We know this one is centered at the origin because there is just an {{{x^2}}} and a {{{y^2}}}, with nothing added or subtracted before squaring.
Because of that simplicity, it is easy to see that changing x to -x gives you the same equation, meaning that the graph is symmetrical with respect to the y-axis. The same can be said of changing y to -y, and the symmetry with respect to the x-axis.

For y=0 we would have a negative number equal to 1 {{{-x^2/15=1}}} and that cannot be.

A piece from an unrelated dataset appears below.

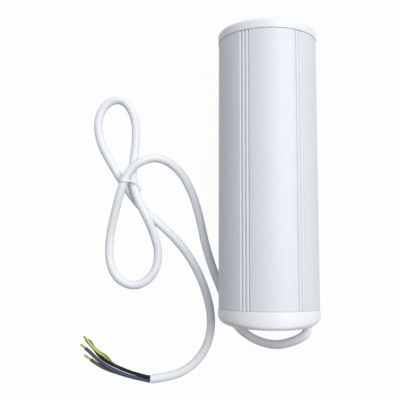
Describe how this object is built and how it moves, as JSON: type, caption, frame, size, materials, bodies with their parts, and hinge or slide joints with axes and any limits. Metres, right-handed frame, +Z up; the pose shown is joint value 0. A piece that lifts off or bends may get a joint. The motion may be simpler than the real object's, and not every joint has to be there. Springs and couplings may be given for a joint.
{
  "type": "curtain motor",
  "caption": "Oval aluminium tube with two plastic end caps holding a geared curtain drive motor, a drive spline at the top, and a loosely tied mains lead from the bottom cap.",
  "frame": {"origin": "centre of the bounding box footprint on the floor, free lead left out; the motor lies on its back", "axes": "+Y along the motor towards the drive end, +Z up out of the front face, +X to the side where the lead leaves"},
  "size_m": [0.1946, 0.2973, 0.072],
  "materials": {
    "cap_plastic": "satin white",
    "tube": "anodised satin",
    "zinc_steel": "zinc plated",
    "tool_steel": "ground",
    "gear_steel": "sintered, oiled",
    "nylon_gear": "natural nylon",
    "gearbox_alloy": "die cast",
    "can_steel": "bright plated",
    "bronze": "sintered",
    "copper": "bare, twisted",
    "winding": "enamelled wire",
    "core_steel": "stacked laminations",
    "ferrite": "sintered ferrite",
    "carbon": "carbon",
    "black_plastic": "moulded",
    "grey_plastic": "moulded",
    "green_board": "solder mask",
    "blue_plastic": "moulded",
    "yellow_tape": "tape over a core",
    "capacitor_sleeve": "shrunk sleeve",
    "rubber_black": "moulded",
    "rubber_grey": "moulded",
    "clear_plastic": "clear moulded",
    "cable_white": "smooth jacket",
    "tie_white": "moulded strap",
    "core_black": "insulation",
    "core_green_yellow": "two-colour insulation",
    "core_blue": "insulation",
    "core_brown": "insulation"
  },
  "bodies": {
    "housing": {"bottom_cap": "cap_plastic", "button_spring": "zinc_steel", "cable_grommet": "rubber_grey", "cable_tie": "tie_white", "cap_screws": "zinc_steel", "capacitors": "capacitor_sleeve", "carbon_brushes": "carbon", "clamp_screws": "zinc_steel", "control_socket": "black_plastic", "copper_ends": "copper", "cord_clamp": "grey_plastic", "core_black": "core_black", "core_blue": "core_blue", "core_brown": "core_brown", "core_green_yellow": "core_green_yellow", "field_magnets": "ferrite", "gearbox_base": "gearbox_alloy", "gearbox_bolts": "zinc_steel", "gearbox_cover": "gearbox_alloy", "housing_tube": "tube", "inner_cable": "cable_white", "io_board": "green_board", "light_pipe": "clear_plastic", "main_board": "green_board", "motor_bushes": "bronze", "motor_can": "can_steel", "motor_cradle": "grey_plastic", "motor_end_bell": "black_plastic", "motor_leads": "core_black", "output_bush": "bronze", "plate_screws": "zinc_steel", "power_cable": "cable_white", "relays": "blue_plastic", "ring_gear": "gear_steel", "rubber_ring": "rubber_black", "sensor_board": "green_board", "terminal_block": "blue_plastic", "top_cap": "cap_plastic", "top_plate": "zinc_steel", "transformer": "yellow_tape"},
    "rotor": {"motor_shaft": "tool_steel", "armature_core": "core_steel", "armature_winding": "winding", "commutator": "copper", "sensor_magnet": "ferrite", "sun_gear": "gear_steel"},
    "carrier_1": {"carrier_1": "gear_steel", "planet_pins_1": "tool_steel"},
    "output": {"carrier_2": "gear_steel", "planet_pins_2": "tool_steel", "output_shaft": "tool_steel", "output_clip": "zinc_steel", "drive_spline": "black_plastic"},
    "button": {"program_button": "grey_plastic"},
    "planet_1a": {"planet_1a": "nylon_gear"},
    "planet_1b": {"planet_1b": "nylon_gear"},
    "planet_1c": {"planet_1c": "nylon_gear"},
    "planet_2a": {"planet_2a": "nylon_gear"},
    "planet_2b": {"planet_2b": "nylon_gear"},
    "planet_2c": {"planet_2c": "nylon_gear"}
  },
  "joints": [
    {"name": "rotor_spin", "type": "hinge", "parent": "housing", "child": "rotor", "pos_m": [0, 0, 0.036], "axis": [0, 1, 0], "continuous": true},
    {"name": "carrier_1_spin", "type": "hinge", "parent": "housing", "child": "carrier_1", "pos_m": [0, 0, 0.036], "axis": [0, 1, 0], "continuous": true},
    {"name": "output_spin", "type": "hinge", "parent": "housing", "child": "output", "pos_m": [0, 0, 0.036], "axis": [0, 1, 0], "continuous": true},
    {"name": "planet_1a_spin", "type": "hinge", "parent": "carrier_1", "child": "planet_1a", "pos_m": [0.012, 0, 0.036], "axis": [0, 1, 0], "continuous": true},
    {"name": "planet_1b_spin", "type": "hinge", "parent": "carrier_1", "child": "planet_1b", "pos_m": [-0.006, 0, 0.02561], "axis": [0, 1, 0], "continuous": true},
    {"name": "planet_1c_spin", "type": "hinge", "parent": "carrier_1", "child": "planet_1c", "pos_m": [-0.006, 0, 0.04639], "axis": [0, 1, 0], "continuous": true},
    {"name": "planet_2a_spin", "type": "hinge", "parent": "output", "child": "planet_2a", "pos_m": [0.012, 0, 0.036], "axis": [0, 1, 0], "continuous": true},
    {"name": "planet_2b_spin", "type": "hinge", "parent": "output", "child": "planet_2b", "pos_m": [-0.006, 0, 0.02561], "axis": [0, 1, 0], "continuous": true},
    {"name": "planet_2c_spin", "type": "hinge", "parent": "output", "child": "planet_2c", "pos_m": [-0.006, 0, 0.04639], "axis": [0, 1, 0], "continuous": true},
    {"name": "button_press", "type": "slide", "parent": "housing", "child": "button", "axis": [0, 1, 0], "range_m": [0, 0.001], "stiffness_N_per_m": 400, "springref_m": -0.001, "deforming": ["button_spring"]}
  ],
  "couplings": [
    {"joint": "carrier_1_spin", "follows": "rotor_spin", "ratio": 0.2},
    {"joint": "output_spin", "follows": "rotor_spin", "ratio": 0.04},
    {"joint": "planet_1a_spin", "follows": "rotor_spin", "ratio": -0.53333},
    {"joint": "planet_1b_spin", "follows": "rotor_spin", "ratio": -0.53333},
    {"joint": "planet_1c_spin", "follows": "rotor_spin", "ratio": -0.53333},
    {"joint": "planet_2a_spin", "follows": "rotor_spin", "ratio": -0.10667},
    {"joint": "planet_2b_spin", "follows": "rotor_spin", "ratio": -0.10667},
    {"joint": "planet_2c_spin", "follows": "rotor_spin", "ratio": -0.10667}
  ]
}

So, we can see that the graph does not touch the x-axis, where y=0. (In fact the graph does not even want to get close to the x-axis)
On the other hand, y cannot be zero, but x can be zero.

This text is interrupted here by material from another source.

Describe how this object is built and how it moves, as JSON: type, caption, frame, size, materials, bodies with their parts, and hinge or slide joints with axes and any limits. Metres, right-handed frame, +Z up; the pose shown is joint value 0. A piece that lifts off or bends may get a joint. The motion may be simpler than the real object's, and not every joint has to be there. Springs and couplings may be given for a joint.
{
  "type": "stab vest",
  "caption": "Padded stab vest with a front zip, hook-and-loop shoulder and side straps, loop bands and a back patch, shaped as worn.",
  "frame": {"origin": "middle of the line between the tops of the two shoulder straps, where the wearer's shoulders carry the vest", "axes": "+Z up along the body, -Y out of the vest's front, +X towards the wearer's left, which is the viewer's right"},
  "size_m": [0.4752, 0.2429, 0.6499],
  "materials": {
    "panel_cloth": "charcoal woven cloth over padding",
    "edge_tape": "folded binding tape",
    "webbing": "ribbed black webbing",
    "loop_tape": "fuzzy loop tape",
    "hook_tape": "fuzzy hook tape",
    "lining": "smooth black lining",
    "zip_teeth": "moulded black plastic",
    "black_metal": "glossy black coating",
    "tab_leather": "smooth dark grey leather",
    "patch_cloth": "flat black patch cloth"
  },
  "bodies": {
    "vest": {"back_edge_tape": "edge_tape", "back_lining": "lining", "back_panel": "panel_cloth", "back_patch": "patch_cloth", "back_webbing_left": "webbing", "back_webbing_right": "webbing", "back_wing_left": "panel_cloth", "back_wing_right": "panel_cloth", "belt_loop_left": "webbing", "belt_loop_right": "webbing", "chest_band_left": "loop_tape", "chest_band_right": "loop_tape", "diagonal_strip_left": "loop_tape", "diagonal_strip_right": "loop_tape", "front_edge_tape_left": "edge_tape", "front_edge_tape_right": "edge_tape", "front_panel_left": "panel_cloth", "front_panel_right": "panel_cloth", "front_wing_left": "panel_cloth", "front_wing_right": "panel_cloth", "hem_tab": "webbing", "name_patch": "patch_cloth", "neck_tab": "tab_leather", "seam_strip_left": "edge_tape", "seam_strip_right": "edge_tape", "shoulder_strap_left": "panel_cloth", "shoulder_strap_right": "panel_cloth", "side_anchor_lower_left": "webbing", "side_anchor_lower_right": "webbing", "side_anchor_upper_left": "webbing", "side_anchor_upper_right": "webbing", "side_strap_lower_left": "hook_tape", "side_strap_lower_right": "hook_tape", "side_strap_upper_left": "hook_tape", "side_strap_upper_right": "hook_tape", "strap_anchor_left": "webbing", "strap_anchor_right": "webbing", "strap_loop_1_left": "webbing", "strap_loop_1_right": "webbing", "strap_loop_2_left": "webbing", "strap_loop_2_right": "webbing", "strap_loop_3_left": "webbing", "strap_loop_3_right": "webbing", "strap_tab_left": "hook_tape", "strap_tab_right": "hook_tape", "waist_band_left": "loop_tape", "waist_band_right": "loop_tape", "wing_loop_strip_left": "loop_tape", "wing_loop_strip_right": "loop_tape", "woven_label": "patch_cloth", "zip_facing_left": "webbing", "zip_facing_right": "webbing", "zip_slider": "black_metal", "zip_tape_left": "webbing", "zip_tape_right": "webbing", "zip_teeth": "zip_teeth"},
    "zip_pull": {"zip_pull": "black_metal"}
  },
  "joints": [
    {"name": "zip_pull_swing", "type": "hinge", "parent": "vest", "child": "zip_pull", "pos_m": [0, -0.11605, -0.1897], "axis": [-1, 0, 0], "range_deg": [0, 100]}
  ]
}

When {{{x=0}}}, you see that {{{y^2=1}}} , meaning {{{y=1}}} or {{{y=-1}}} , so the graph goes through the points (0,1) and (0,-1).
For all other points, {{{x^2>0}}} so {{{x^2/15>0}}} and {{{y^2=x^2/15+1>1}}} , meaning that all the other points are even farther away from the x-axis, where y=0.
The closest that the hyperbola comes to the x-axis is the points (0,1) and (0,-1) , which are the vertices.
As x (and y) grow larger in absolute value, {{{x^2}}} and {{{y^2}}} grow larger, and the graph gets closer to the asymptotes.
A little algebra transforms the equation into one that gives us the equations of the asymptotes:
{{{y^2-x^2/15=1}}} --> {{{y^2+1=x^2/15}}} --> {{{(y^2+1)/x^2=1/15}}} --> {{{y^2/x^2+1/x^2=1/15}}} --> {{{y^2/x^2=1/15+1/x^2}}}
As {{{x^2}}} grows larger, {{{1/x^2}}} grows smaller, and the graph gets closer to the graph for
{{{y^2/x^2=1/15}}} which is the graph for the lines
{{{y/x=sqrt(1/15)}}} <--> {{{y=sqrt(1/15)x}}} and
{{{y/x=-sqrt(1/15)}}} <--> {{{y=-sqrt(1/15)x}}} .
Those lines are the asymptotes.
Because teachers do not like to see square roots in denominators, we may have to write them as 
{{{y=(sqrt(15)/15)x}}} and {{{y=-(sqrt(15)/15)x}}} .
THE FOCI:
There foci are at a distance {{{c}}} from the center of the hyperbola, and the number {{{c}}} is related to the numbers {{{a^2}}} and {{{b^2}}} in the standard form of the equation by a formula that can be derived using the Pythagorean theorem. It is
{{{c^2=a^2+b^2}}}
In this case, your {{{a^2}}} and {{{b^2}}} are 1 and 15, so
{{{c^2=1+15}}} --> {{{c^2=16}}} --> {{{c=4}}}.
The center was (0,0) (the origin).
The vertices were ((0,-1) and (0,1), on the y-axis.
The foci are on the same line, but at distance 4 from the center/origin, at
(0,-4) and (0,4).